Lire Patrick Laupin, c’est éprouver comme rarement ce rapport au monde à travers les mots. Dans Les visages et les voix, livre inclassable, tout à la fois essai, récit et poème dédié à la mémoire des mineurs des Cévennes, il rapporte les mots de ces hommes parmi lesquels il a grandi, il les mêle aux siens, dans une écriture à la fois singulière et collective : « me laisser écrire à travers les voix de ceux qui me donnèrent la parole ». Il est chez lui parmi ces mots qui disent une façon oubliée d’être à la fois ensemble et seuls face au danger, attentifs au moindre craquement de la ville souterraine. Cette culture de la douleur, du risque, de la dignité et de la solidarité, Patrick Laupin la porte plus qu’il ne la rapporte. Il la porte en lui où elle nourrit une aptitude à l’écoute et à la parole, une façon de faire passer les mots comme le bien commun d’une humanité partagée. Dès lors, l’écriture est généreuse et enracinée, elle devient la voix des muets, elle s’ouvre dans la difficulté de transmettre, elle s’enrichit de ce qu’elle ne peut atteindre, elle met en lumière les visages et la terre comme autant de questions.

Les visages et les voix est un livre obscur et lumineux comme la vie des hommes.
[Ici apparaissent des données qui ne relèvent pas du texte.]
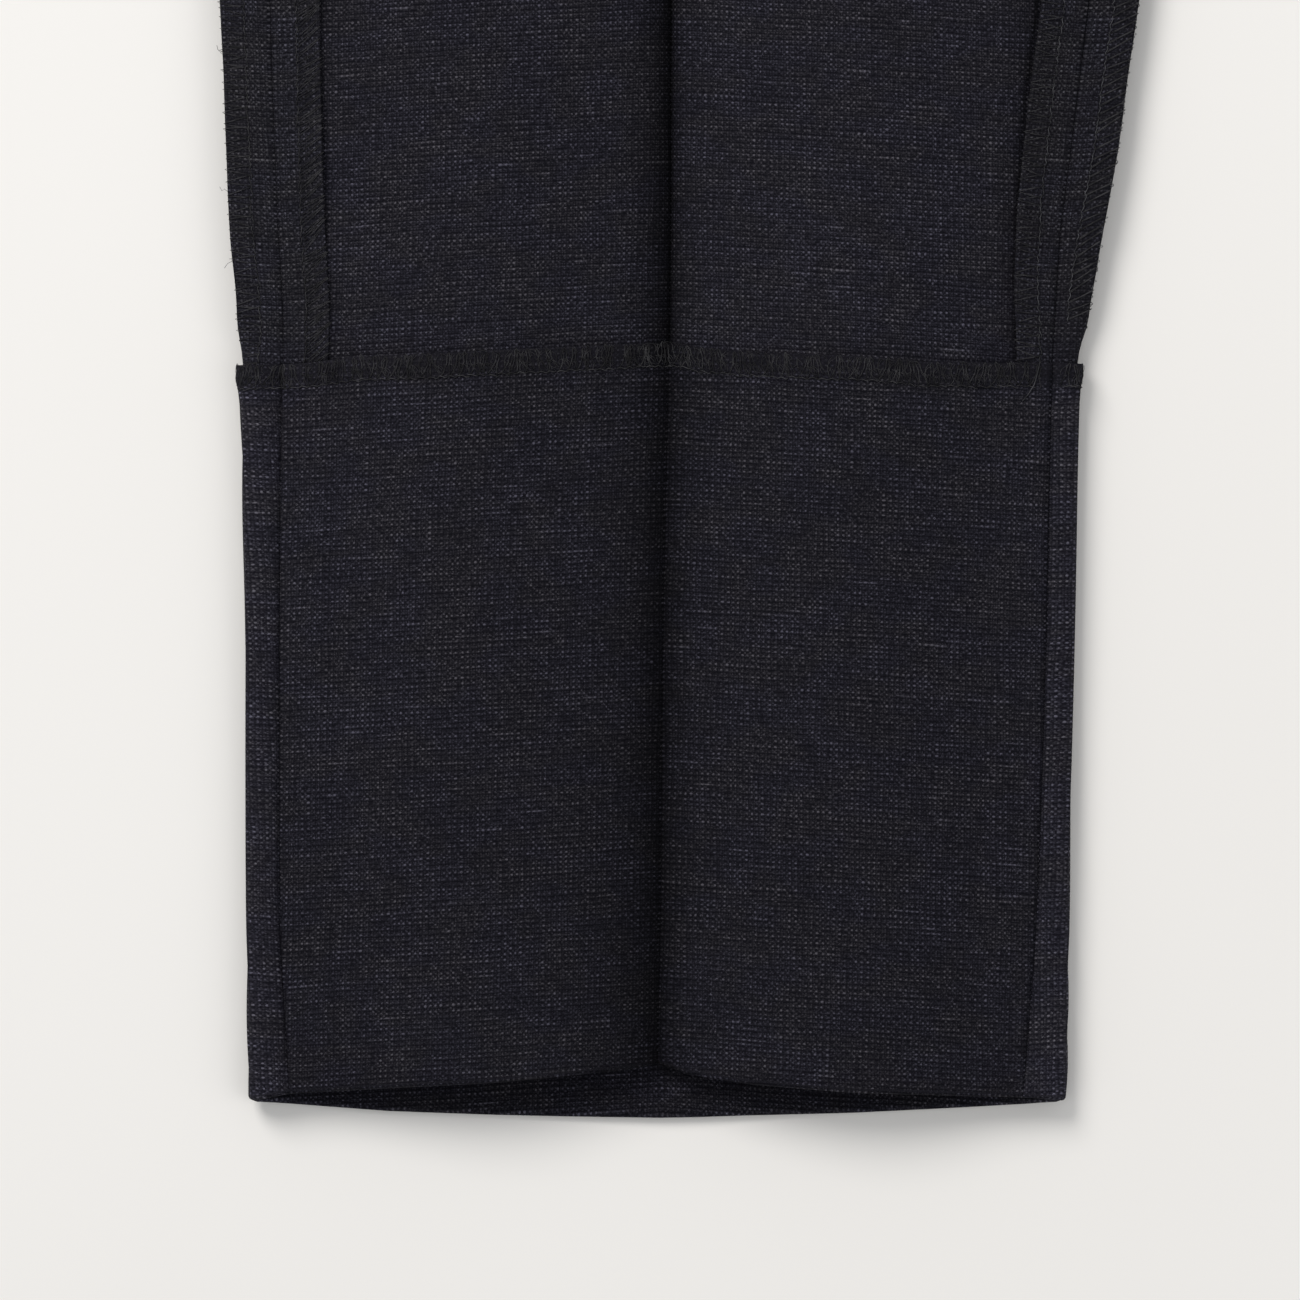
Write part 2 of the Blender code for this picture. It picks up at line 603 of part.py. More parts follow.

Patrick Laupin écrit depuis ce fond d’amour et d’absence sur lequel se déploie notre vie. Son écriture est une passerelle, une façon d’entrer dans l’histoire, une porte ouverte sur notre mémoire, un regard porté sur ce qui est et ce qui fut, sur la matière du réel et les gestes du travail. Le texte est dénué de toute posture. Il nous associe, nous lecteurs, dans une vérité du souvenir et de la quête, il nous touche et crée en nous un besoin de répondre, de tenter de transmettre à nouveau. Car comment ne pas être saisis par cette écriture qui ne tend qu’à faire coïncider « justesse et justice », par cette beauté du texte, toujours en phase avec les rythmes de la terre et des hommes. Ce livre déjoue les oppositions convenues qui balisent notre imaginaire collectif, entre savant et populaire, entre le monde de la culture écrite et le monde du travail manuel. Textes écrits et paroles recueillies s’y succèdent, chacun parle à son tour, et le livre se construit en une suite de fragments qui portent les voix du passé et leur répondent. Mémoire et pensée sont telles une neige qui recouvre les frontières imposées, donnant à voir à qui le veut un paysage de douleur et d’espérance : « la nature, ce parchemin d’inquiétude où furent tant de voix sonores, répond à qui l’interroge et s’y abandonne ». Lorsque les lieux sont transfigurés et que les outils du travail ont disparu, reste ce silence habité dans la mémoire des hommes, restent les mots, traces du réel dans la lumière de notre regard.